__Prompt__
State how many lines in the listing below include the word "picture". Give nothing but the number.

## Begin Dataset excerpts

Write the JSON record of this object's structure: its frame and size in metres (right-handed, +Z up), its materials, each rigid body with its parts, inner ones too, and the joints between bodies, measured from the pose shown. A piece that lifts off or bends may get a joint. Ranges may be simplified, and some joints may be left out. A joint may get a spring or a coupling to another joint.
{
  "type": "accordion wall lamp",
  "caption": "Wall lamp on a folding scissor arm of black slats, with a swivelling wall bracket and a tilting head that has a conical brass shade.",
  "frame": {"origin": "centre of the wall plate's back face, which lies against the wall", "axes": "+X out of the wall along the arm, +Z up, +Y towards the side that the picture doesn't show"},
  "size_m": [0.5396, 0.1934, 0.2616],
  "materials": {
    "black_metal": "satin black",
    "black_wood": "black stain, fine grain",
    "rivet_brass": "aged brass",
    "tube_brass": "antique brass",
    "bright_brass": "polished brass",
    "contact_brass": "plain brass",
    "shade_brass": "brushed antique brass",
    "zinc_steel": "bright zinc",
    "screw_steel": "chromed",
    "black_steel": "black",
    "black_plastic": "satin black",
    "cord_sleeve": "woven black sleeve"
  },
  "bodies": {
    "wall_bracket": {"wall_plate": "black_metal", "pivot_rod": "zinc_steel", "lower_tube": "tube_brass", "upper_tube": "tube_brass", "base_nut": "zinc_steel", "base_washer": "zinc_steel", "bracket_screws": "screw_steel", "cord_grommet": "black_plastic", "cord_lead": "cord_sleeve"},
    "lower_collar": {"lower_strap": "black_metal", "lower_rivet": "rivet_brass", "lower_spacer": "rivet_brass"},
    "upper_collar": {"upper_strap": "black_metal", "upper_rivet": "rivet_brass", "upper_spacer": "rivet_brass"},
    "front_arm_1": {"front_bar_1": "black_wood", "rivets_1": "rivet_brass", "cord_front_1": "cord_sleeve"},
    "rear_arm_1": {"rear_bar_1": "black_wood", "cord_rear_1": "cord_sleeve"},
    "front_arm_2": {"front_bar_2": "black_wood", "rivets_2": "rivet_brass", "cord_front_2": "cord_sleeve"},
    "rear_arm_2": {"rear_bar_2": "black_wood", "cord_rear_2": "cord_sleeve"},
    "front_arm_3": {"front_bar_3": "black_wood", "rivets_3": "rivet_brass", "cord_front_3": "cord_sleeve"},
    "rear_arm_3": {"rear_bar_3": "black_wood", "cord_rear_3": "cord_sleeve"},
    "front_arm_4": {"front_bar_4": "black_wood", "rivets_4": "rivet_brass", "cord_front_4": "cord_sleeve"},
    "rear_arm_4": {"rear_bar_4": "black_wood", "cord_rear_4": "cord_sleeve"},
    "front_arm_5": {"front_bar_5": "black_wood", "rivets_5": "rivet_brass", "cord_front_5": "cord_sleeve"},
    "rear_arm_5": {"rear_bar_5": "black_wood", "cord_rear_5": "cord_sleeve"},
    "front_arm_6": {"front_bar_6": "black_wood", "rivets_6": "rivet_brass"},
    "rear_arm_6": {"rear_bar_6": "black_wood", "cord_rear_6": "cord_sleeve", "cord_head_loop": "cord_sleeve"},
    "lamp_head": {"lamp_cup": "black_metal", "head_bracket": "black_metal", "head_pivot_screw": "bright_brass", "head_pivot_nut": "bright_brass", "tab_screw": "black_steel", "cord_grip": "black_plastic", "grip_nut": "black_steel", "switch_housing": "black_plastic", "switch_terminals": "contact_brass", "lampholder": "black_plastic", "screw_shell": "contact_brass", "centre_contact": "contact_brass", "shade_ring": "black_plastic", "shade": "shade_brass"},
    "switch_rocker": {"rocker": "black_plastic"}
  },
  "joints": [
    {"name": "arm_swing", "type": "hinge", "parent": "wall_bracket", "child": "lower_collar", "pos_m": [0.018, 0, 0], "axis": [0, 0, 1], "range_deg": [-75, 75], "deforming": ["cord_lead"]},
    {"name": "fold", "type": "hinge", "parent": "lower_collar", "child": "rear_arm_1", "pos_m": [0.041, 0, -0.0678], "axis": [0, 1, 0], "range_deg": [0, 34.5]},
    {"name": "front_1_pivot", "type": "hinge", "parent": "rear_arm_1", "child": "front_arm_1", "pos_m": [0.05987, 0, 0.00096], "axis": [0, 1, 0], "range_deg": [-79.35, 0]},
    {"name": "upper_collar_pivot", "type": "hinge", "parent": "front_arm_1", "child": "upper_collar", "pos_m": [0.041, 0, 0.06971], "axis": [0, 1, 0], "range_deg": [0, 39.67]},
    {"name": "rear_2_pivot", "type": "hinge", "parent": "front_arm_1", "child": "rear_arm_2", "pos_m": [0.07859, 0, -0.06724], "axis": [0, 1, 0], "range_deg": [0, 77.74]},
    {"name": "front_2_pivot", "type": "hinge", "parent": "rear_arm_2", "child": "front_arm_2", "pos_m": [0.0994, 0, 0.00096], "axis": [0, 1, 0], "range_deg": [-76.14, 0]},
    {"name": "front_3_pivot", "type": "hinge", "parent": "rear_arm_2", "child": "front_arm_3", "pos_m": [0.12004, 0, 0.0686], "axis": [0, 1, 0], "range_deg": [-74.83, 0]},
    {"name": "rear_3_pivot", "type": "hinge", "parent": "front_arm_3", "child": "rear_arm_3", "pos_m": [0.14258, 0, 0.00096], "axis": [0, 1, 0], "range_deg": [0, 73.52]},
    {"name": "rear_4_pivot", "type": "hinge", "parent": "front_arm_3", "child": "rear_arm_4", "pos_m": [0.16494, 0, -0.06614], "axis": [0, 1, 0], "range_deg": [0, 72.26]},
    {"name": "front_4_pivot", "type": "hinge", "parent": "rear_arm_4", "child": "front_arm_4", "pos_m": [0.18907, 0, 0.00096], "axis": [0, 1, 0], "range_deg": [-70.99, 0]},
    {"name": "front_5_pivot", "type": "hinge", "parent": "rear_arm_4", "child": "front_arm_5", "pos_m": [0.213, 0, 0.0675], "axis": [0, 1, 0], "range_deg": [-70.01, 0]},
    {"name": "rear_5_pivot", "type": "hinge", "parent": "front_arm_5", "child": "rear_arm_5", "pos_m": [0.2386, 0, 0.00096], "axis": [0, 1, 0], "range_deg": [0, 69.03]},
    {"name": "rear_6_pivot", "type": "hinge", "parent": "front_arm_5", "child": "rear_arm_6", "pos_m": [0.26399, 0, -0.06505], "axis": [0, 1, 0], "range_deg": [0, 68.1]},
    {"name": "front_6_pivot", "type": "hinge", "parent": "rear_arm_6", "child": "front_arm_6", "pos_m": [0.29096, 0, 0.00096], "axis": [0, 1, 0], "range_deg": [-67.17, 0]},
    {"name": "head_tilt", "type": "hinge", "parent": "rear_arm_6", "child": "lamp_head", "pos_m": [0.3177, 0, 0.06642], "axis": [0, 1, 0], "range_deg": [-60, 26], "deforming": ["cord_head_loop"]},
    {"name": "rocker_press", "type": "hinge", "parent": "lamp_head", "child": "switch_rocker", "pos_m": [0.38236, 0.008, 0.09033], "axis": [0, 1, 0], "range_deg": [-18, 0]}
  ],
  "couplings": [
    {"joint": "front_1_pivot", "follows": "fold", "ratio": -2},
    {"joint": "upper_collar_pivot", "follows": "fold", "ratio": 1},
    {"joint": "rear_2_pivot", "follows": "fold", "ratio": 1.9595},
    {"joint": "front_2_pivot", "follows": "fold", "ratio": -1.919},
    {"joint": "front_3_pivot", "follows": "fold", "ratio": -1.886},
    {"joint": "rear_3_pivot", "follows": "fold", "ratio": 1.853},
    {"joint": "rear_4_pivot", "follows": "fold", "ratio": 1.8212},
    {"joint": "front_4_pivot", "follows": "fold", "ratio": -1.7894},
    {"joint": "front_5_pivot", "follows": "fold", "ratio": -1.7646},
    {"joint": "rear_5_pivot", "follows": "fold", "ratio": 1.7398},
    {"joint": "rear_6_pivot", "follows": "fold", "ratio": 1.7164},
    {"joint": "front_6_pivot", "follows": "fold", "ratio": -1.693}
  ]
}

## End Dataset excerpts
## Begin Dataset excerpts

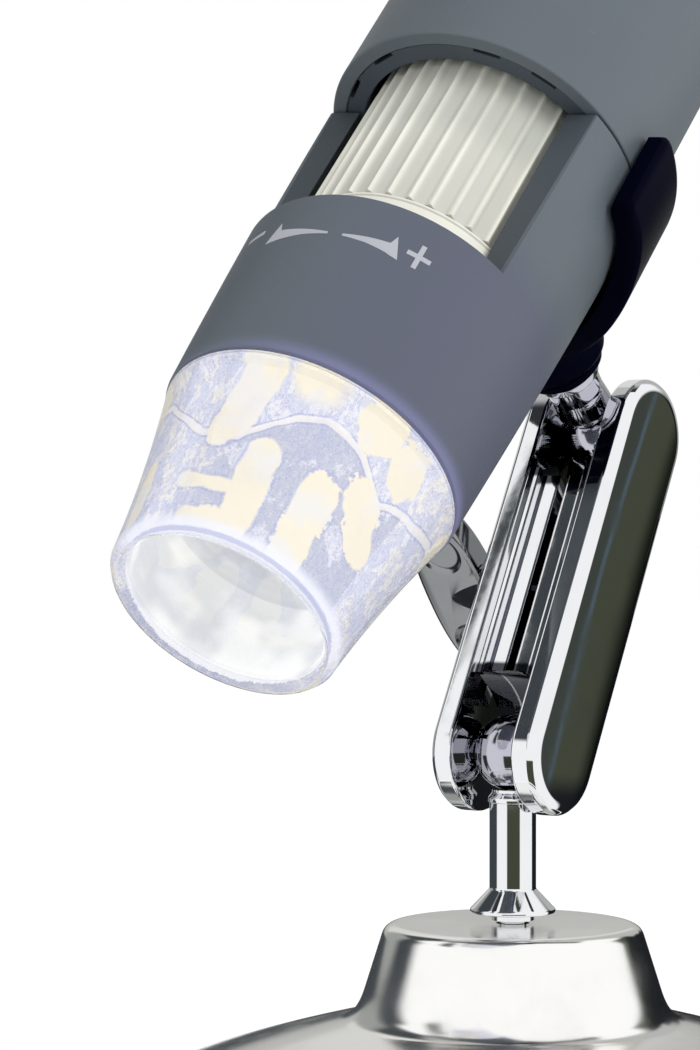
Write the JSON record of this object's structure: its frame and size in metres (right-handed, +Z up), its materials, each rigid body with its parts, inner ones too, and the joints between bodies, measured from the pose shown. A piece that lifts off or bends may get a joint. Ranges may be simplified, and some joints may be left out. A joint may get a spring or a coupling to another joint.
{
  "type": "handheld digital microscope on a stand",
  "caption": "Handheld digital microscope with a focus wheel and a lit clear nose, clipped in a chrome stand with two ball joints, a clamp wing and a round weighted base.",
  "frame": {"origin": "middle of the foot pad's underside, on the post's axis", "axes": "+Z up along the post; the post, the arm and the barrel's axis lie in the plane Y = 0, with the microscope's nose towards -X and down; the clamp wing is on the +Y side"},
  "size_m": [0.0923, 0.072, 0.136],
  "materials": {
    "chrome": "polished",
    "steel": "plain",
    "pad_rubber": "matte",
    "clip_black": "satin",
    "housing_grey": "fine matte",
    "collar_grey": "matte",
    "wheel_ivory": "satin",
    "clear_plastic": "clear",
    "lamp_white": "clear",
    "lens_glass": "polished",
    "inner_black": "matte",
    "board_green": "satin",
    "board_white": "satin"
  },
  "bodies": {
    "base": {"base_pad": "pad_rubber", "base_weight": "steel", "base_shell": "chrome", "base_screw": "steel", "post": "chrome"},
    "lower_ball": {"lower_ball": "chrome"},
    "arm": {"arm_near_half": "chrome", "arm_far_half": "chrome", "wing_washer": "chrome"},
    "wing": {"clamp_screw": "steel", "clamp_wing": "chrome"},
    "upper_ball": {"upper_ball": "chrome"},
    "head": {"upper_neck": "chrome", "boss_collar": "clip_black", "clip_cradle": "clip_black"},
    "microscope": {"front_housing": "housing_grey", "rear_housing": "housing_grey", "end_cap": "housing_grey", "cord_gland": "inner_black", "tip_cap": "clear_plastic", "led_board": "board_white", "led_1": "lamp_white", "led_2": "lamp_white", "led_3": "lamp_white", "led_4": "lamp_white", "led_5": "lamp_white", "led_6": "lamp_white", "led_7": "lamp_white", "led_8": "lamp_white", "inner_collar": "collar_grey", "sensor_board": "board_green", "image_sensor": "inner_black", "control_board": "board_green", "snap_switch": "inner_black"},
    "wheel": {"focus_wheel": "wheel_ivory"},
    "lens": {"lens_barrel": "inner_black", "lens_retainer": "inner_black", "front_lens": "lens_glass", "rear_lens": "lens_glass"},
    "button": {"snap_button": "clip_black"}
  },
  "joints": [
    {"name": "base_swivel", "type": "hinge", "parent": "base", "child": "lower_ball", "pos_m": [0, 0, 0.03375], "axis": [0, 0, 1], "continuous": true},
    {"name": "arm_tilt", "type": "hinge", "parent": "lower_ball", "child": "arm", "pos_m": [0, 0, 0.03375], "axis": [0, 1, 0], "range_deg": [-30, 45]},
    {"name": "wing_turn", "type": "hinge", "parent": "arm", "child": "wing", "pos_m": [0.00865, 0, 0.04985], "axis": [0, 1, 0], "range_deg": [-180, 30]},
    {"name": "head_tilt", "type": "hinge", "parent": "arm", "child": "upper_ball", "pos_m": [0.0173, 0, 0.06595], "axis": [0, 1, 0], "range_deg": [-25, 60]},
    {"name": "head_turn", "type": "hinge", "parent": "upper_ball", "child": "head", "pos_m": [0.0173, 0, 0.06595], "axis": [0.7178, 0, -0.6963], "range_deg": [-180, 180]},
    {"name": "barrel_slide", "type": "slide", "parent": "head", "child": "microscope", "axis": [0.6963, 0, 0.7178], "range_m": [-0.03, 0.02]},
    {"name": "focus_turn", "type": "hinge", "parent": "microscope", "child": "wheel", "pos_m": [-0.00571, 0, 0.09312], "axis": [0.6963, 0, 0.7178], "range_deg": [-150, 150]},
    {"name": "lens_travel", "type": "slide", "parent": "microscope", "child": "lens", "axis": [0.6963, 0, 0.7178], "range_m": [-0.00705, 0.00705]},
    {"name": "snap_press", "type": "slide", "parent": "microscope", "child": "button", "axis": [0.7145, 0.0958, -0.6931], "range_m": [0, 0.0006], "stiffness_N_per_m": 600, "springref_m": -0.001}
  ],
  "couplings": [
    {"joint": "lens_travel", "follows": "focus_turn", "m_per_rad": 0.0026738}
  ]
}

## End Dataset excerpts
## Begin Dataset excerpts

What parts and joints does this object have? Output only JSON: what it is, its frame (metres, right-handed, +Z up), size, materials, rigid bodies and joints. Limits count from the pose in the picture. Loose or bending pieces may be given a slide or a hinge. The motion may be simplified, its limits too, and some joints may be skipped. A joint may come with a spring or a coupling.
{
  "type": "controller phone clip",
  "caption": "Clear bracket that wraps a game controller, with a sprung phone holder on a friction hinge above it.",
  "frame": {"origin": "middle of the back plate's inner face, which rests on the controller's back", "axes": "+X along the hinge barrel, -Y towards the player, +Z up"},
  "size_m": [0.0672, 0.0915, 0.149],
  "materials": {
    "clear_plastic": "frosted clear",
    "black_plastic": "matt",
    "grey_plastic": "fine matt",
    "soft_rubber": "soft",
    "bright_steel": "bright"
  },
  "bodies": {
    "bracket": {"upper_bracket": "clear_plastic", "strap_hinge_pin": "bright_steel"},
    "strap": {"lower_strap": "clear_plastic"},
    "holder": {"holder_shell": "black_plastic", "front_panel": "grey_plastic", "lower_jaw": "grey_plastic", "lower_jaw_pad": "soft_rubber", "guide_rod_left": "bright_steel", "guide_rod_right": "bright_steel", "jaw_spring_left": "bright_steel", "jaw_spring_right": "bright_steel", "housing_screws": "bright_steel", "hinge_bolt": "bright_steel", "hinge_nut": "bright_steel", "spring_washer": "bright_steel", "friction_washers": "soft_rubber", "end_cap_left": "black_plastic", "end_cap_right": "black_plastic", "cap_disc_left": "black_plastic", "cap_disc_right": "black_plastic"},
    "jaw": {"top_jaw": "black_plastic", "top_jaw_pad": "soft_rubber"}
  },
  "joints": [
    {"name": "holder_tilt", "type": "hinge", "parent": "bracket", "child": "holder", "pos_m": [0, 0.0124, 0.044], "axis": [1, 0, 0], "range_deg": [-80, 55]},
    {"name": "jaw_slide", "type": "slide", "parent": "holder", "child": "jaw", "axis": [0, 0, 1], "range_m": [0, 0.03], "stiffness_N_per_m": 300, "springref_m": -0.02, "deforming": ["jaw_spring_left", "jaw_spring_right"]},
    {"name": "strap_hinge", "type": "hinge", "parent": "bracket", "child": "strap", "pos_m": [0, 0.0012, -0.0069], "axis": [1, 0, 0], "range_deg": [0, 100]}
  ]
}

## End Dataset excerpts

__Task result__
2